The problem is not only DOT's design but its strategy. Most of the day, cyclists are indeed protected by a row of parked cars. But between 3 pm and 8 pm every day except Sunday, the parking lane becomes a travel lane, apparently to serve rush-hour drivers destined for the Queensboro Bridge entrance at 59th Street — one of the most congested spots in the city. 

Drivers have responded by swerving into the bike lane to drop off passengers, make a left turn off the avenue, or park — forcing the NYPD to set up barriers. 

On Friday afternoon at 5 pm, an officer from the local station house was out fastening police tape to the sawhorse to ensure cars did not go into the newly painted bike lane — the design is a new concept for the neighborhood, so the precinct's Commanding Officer, Deputy Inspector Kathleen Walsh, has sent out her rank-and-file cops for the past two weeks to set up the physical barriers during some of the busiest sections of the new bike lane, according to the officer at the scene.

Police tape and a sawhorse block the bike lane from the travel lane. Photo: Julianne Cuba
Police tape and a sawhorse block the bike lane from the travel lane. Photo: Julianne Cuba
Police tape and a sawhorse block the bike lane from the travel lane. Photo: Julianne Cuba

Physical barriers are supposed to help drivers know that they can’t just cross into a bike lane, but because of the confusing nature of Second Avenue — changing from a parking lane to a moving lane halfway through the day — and without any physical protection, drivers either don’t know or just don't care about encroaching on cyclists' space. 

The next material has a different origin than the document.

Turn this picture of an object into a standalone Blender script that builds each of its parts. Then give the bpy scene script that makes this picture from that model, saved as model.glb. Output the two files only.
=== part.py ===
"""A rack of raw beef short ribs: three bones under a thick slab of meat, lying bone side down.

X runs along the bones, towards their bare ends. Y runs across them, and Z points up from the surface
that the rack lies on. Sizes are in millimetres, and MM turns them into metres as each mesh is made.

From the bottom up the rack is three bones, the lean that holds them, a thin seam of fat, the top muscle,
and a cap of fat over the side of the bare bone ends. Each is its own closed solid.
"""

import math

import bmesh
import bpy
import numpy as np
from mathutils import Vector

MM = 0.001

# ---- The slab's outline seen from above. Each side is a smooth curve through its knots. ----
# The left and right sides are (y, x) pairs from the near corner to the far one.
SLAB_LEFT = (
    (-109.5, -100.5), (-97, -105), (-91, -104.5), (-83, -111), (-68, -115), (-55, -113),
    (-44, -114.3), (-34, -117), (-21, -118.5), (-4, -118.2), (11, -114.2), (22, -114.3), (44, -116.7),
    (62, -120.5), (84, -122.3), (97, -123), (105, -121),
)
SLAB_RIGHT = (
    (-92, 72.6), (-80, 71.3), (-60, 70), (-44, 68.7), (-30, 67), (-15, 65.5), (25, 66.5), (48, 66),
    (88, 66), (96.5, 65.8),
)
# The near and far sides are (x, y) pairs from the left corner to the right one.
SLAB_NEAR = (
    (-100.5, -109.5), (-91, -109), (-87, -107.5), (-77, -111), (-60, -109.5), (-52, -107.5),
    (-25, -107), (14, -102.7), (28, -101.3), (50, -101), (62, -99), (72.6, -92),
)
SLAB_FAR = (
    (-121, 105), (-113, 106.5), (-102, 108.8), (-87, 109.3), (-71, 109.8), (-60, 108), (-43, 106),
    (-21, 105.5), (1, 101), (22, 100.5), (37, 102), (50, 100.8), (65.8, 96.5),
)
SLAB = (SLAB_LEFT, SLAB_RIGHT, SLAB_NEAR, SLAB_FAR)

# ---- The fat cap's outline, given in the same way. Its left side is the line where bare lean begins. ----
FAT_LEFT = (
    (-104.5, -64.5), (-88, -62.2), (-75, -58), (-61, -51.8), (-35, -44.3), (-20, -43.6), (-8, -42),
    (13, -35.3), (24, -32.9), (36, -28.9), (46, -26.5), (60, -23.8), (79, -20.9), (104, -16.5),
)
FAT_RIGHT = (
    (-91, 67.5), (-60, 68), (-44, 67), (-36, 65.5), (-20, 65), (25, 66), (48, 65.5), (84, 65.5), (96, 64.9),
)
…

Bikers questioned why DOT, which came up with the design, can’t just install physical protections like jersey barriers or even flexible delineators as it does on other bike lanes, including Grand Street and 12th and 13th streets.

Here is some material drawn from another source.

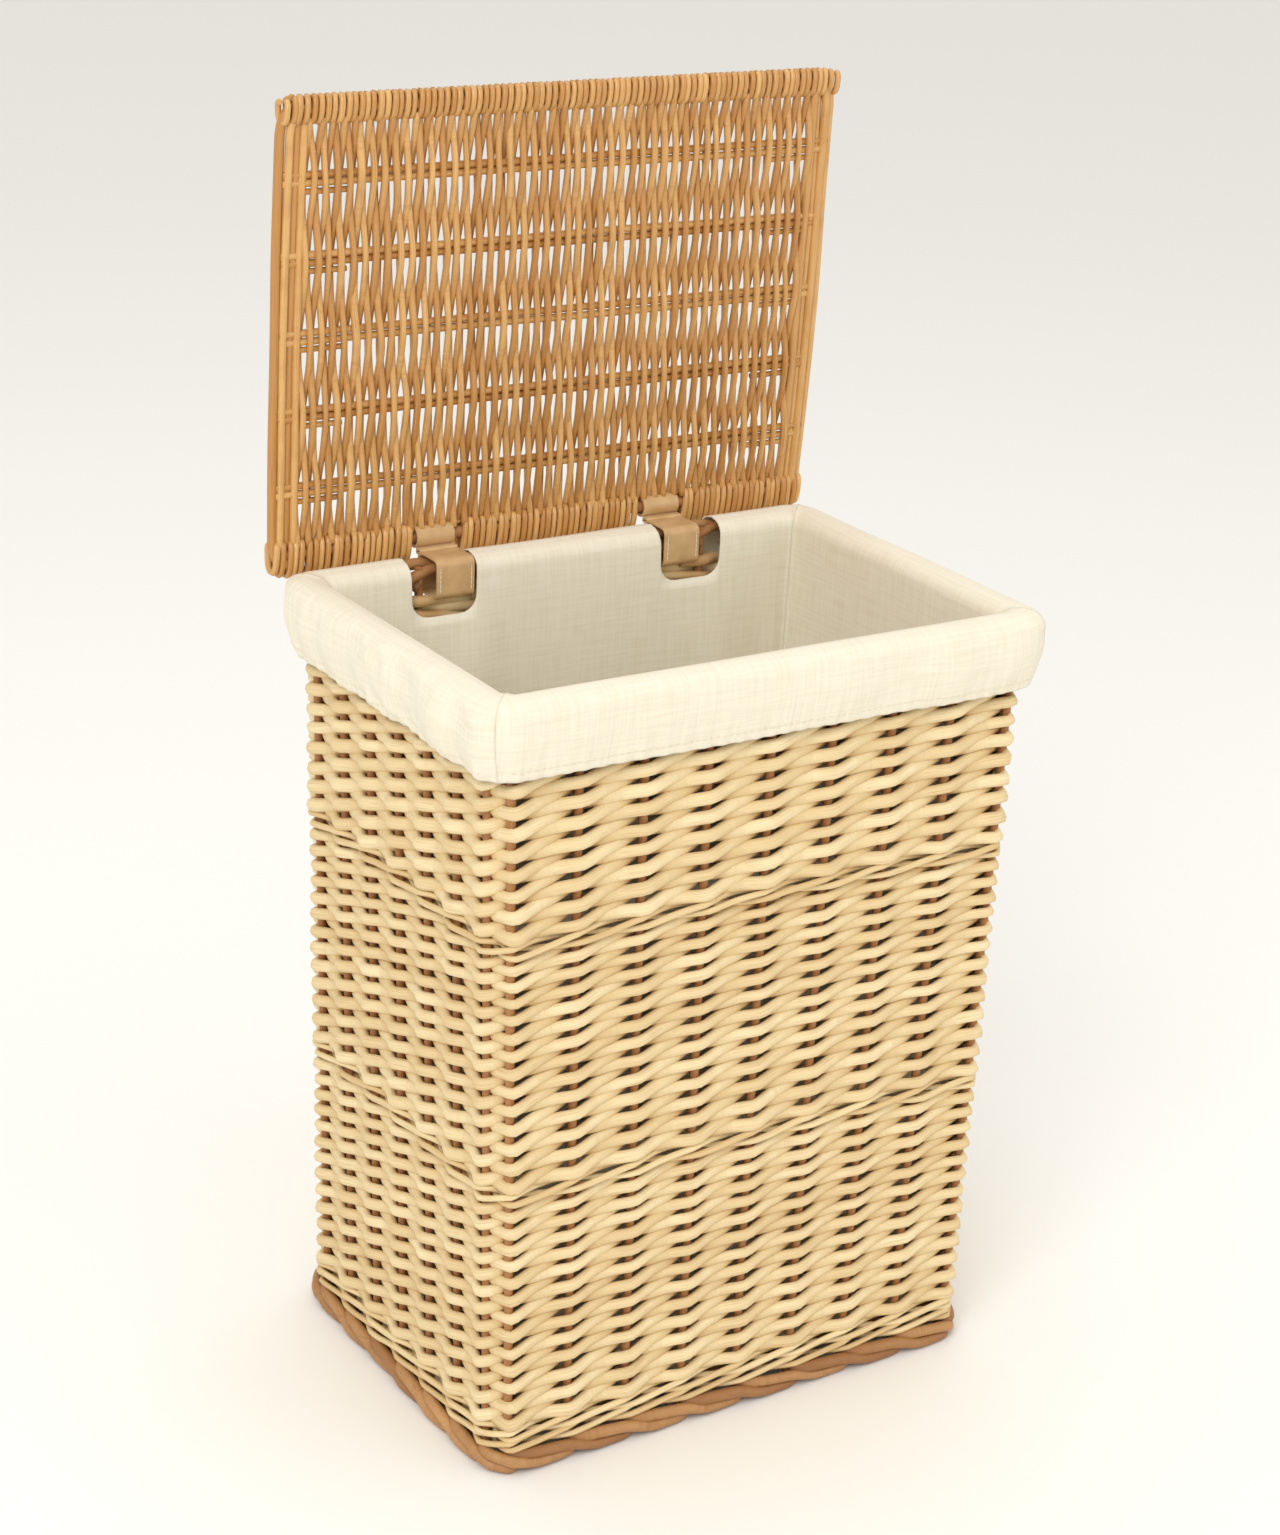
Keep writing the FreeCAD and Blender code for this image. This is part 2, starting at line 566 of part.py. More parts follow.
def make_panel():
    """The woven panel, the pairs of cross rods in it and the short rods at their ends."""
    body = doc.addObject("PartDesign::Body", "lid_panel")
    tall = "Sizes.lid_thickness"
    box(
        body, "Additive", f"2 * {PANEL_HALF}", f"{PANEL_FRONT} - {WRAP_IN}", tall,
        f"-{PANEL_HALF}", f"-{PANEL_FRONT}", f"-{tall} / 2",
    )
    bind(body, Placement=LID_FRAME)
    radius = "Sizes.cross_rod_diameter / 2"
    loose = f"{radius} + Sizes.rod_fit"
    pairs, short, ways = [], [], []
    for number in range(CROSS_PAIRS):
        middle = f"(Sizes.first_cross_pair + {number} * Sizes.cross_pair_pitch)"
        rods = []
        for place, sign in (("near", -1), ("far", 1)):
            back = f"(-{middle} + {sign} * Sizes.cross_rod_pitch / 2)"
            name = f"cross_rod_{number}_{place}"
            whole = (f"2 * {PANEL_HALF}", f"-{PANEL_HALF}", back, "0", LID_FRAME)
            rods.append(level_rod(name, radius, *whole))
            ways.append(level_rod(f"{name}_way", loose, *whole))
        pairs.append(group(f"lid_cross_pair_{number + 1}", rods))
        back = f"(-{middle} + 1.5 * Sizes.cross_rod_pitch)"
        for side, start in (
            ("left", f"-{PANEL_HALF}"),
            ("right", f"({PANEL_HALF} - Sizes.short_rod_length)"),
        ):
            name = f"short_rod_{number}_{side}"
            piece = ("Sizes.short_rod_length", start, back, "0", LID_FRAME)
            short.append(level_rod(name, radius, *piece))
            ways.append(level_rod(f"{name}_way", loose, *piece))
    weave = passed_by("lid_weave", body, group("lid_rod_ways", ways))
    return [weave, *pairs, group("lid_short_rods", short)]


def check_and_write(nodes):
    """Stops on any failed object or bad shape, then writes one file for each sub-part."""
    doc.recompute()
    for thing in doc.Objects:
        if "Invalid" in thing.State or "Error" in thing.State:
            raise RuntimeError(f"{thing.Name} failed: {thing.State}")
    for node in nodes:
        if node.Shape.isNull() or not node.Shape.isValid() or node.Shape.Volume <= 0:
            raise RuntimeError(f"{node.Label} has no valid shape")
    os.makedirs("parts", exist_ok=True)
    for node in nodes:
        node.Shape.exportStep(f"parts/{node.Label}.step")
        print(f"{node.Label}: {len(node.Shape.Solids)} solids, {node.Shape.Volume:.0f} mm3")


def main():
    """Builds the whole basket and writes its sub-parts."""
    make_sheet()
    stakes, passages = make_stakes()
    nodes = make_body(passages) + stakes + make_base() + make_liner()
    nodes += [make_strap("strap_left", -1), make_strap("strap_right", 1)]
    nodes += make_lid()
    check_and_write(nodes)


main()
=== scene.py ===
"""The looks of a woven willow laundry basket with a cloth liner and a hinged woven lid.

Every rod is a round section carried along a path that is worked out from the stakes it
passes. Lengths in the classes are metres; MM turns millimetres into them.
"""

import json
import logging
import math
from dataclasses import dataclass
from enum import Enum

import bpy
import numpy as np
from mathutils import Matrix, Vector

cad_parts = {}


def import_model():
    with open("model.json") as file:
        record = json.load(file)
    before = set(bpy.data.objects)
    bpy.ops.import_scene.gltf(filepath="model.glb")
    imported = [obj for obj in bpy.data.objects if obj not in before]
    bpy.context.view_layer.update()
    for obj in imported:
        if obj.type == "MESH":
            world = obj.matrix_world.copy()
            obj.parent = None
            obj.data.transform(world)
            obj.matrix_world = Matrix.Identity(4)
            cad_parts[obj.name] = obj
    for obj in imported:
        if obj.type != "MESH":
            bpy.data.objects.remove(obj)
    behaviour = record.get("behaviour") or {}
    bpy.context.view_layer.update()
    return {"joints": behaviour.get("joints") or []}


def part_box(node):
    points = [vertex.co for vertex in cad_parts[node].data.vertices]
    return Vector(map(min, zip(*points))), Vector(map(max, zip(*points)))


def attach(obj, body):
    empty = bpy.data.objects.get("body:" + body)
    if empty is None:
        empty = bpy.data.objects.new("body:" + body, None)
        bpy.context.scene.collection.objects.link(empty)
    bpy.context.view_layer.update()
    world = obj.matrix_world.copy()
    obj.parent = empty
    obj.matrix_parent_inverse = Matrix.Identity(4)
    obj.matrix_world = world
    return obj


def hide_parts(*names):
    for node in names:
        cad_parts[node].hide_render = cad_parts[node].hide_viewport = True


LOG = logging.getLogger("basket")
MM = 0.001

STAKES = 32  # upright stakes round the basket
STAKE_RADIUS = 3.25 * MM

Array = np.ndarray


# --- small tools ---------------------------------------------------------------------------


def linear(hex_colour: str) -> tuple[float, float, float, float]:
    """Turns an sRGB hex colour into linear values.

    Args:
        hex_colour: six hex digits, such as "C8A45A".

    Returns:
        Red, green, blue and alpha, from 0 to 1.
    """
    parts = [int(hex_colour[i : i + 2], 16) / 255 for i in (0, 2, 4)]
    flat = [p / 12.92 if p <= 0.04045 else ((p + 0.055) / 1.055) ** 2.4 for p in parts]
    return (*flat, 1.0)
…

"If only the DOT had the technology to erect some sort of 'barrier' so the NYPD doesn't have to do this all day. They could call it a 'protected bike lane' or something like that," Bike Snob Eben Weiss joked on Twitter on June 20

DOT told Streetsblog it cannot install physical barriers because of the need to accommodate the width of street sweepers and snow plows — adding flexible delineators nine feet off the curb in the buffer would not allow for standard street sweepers or snow plows to reach the curb, while instead using parked cars allows for flexibility to reach the curb when the lane is cleared during rush hours and street sweeping. 

A spokeswoman for the Department of Sanitation did not respond to a request for comment, telling Streetsblog to reach out to DOT for details about the Second Avenue bike lane.
But the city must figure out a work around if it really wants to protect cyclists and plans to build out even more protected bike lanes, said Bike New York's Jon Orcutt.

“This is a problem we’re seeing more and more of — these protected bike lanes that don't actually have anything but various porous arrangements of these vertical sticks with nothing else to keep cars out of them," said Orcutt. “This is something city government needs to resolve — the more protected bike lanes we have the more there’s a need for smaller street sweeping equipment. It’d be nice if there was some sense that DOT was actually on it or City Hall, actually helping to coordinate.”